Posted by Shamgar at Wed Nov 28 04:22:28 2007
So, I did some thinking after we talked at LISA a couple weeks ago and decided to more forward with giving puppet a try.  So I've been reading through various things here - and tonight that was your blog.

I'm sure it probably seems silly, but this post is very reflective of why I kept coming back to puppet as an option despite my reservations.  I've been in the Config Management BoFs for the last few years at LISA, not really talking just listening.  And yours have consistently been the only ones that seemed really focused on the work at hand.  Theory is important but in general it reminded me of something I couldn't put my finger on.

Now I know what it was.  I spent several years in a very large company.  One with disparate systems that worked well enough together for 100 years.  (Not the same ones obviously, but the company had been in business that long - and longer.)  The Payroll system was written in COBOL and their programmers were all retiring.  So they decided a new one.

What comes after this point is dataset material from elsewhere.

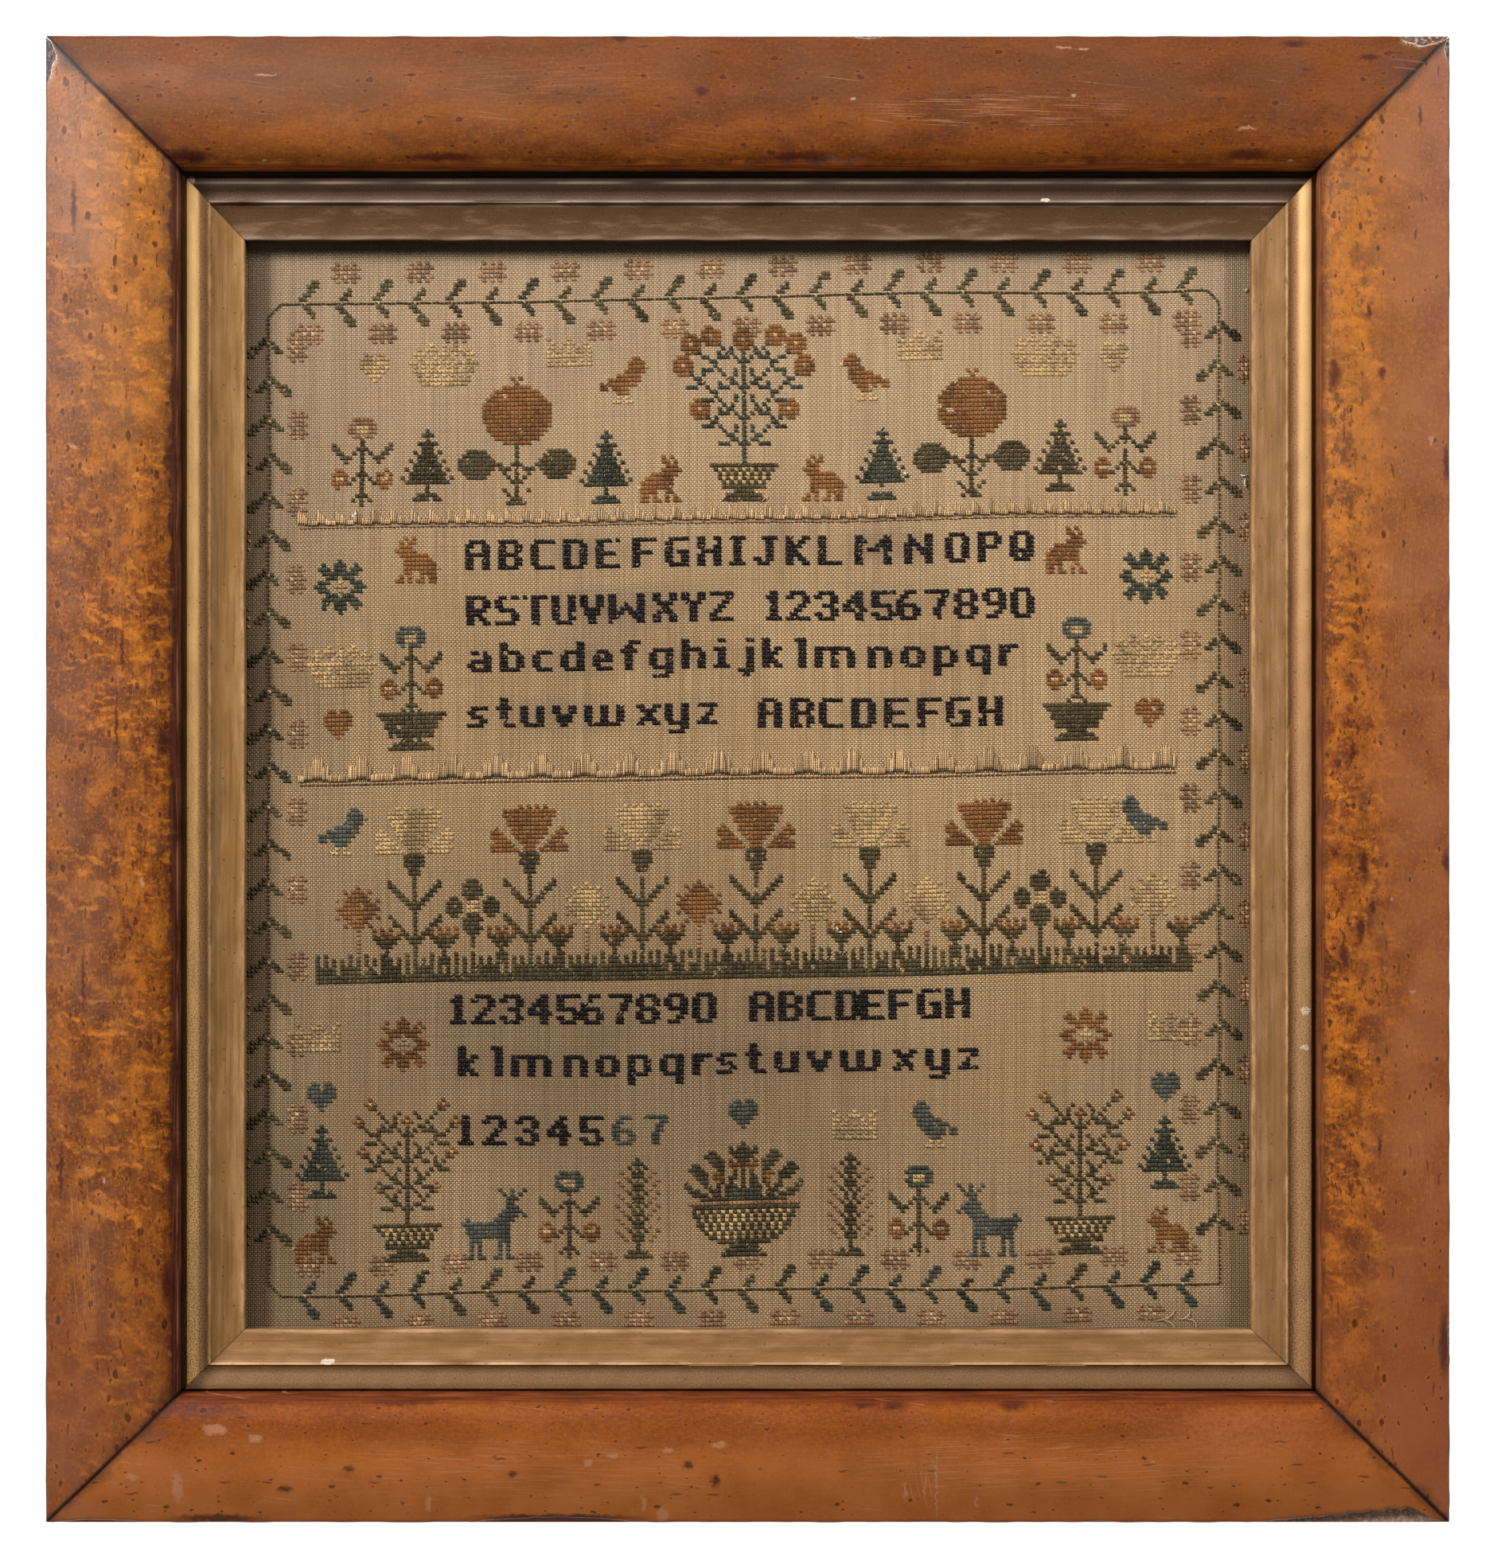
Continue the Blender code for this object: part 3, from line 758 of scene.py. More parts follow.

This snowballed into a full ERP rollout across the entire worldwide organization in all of its locations across all systems.  They refocused the entire IT staff on it, and hired a literal army of consultants.  Millions of dollars a month were being spent.  I left after about 6 months of this.  A few months later, everyone involved was fired and the old systems were put back in place.  (A happy ending in my opinion - it could've been worse.)

I'm not saying there's nothing of any value in the concepts primarily under discussion, but I greatly appreciated this post for helping me focus on that one elusive aspect that kept drawing me back to your work.

Posted by Luke Kanies at Wed Nov 28 22:17:50 2007
Shamgar,

Thanks for the feedback.  I'll try to keep the useful, no-nonsense posts coming.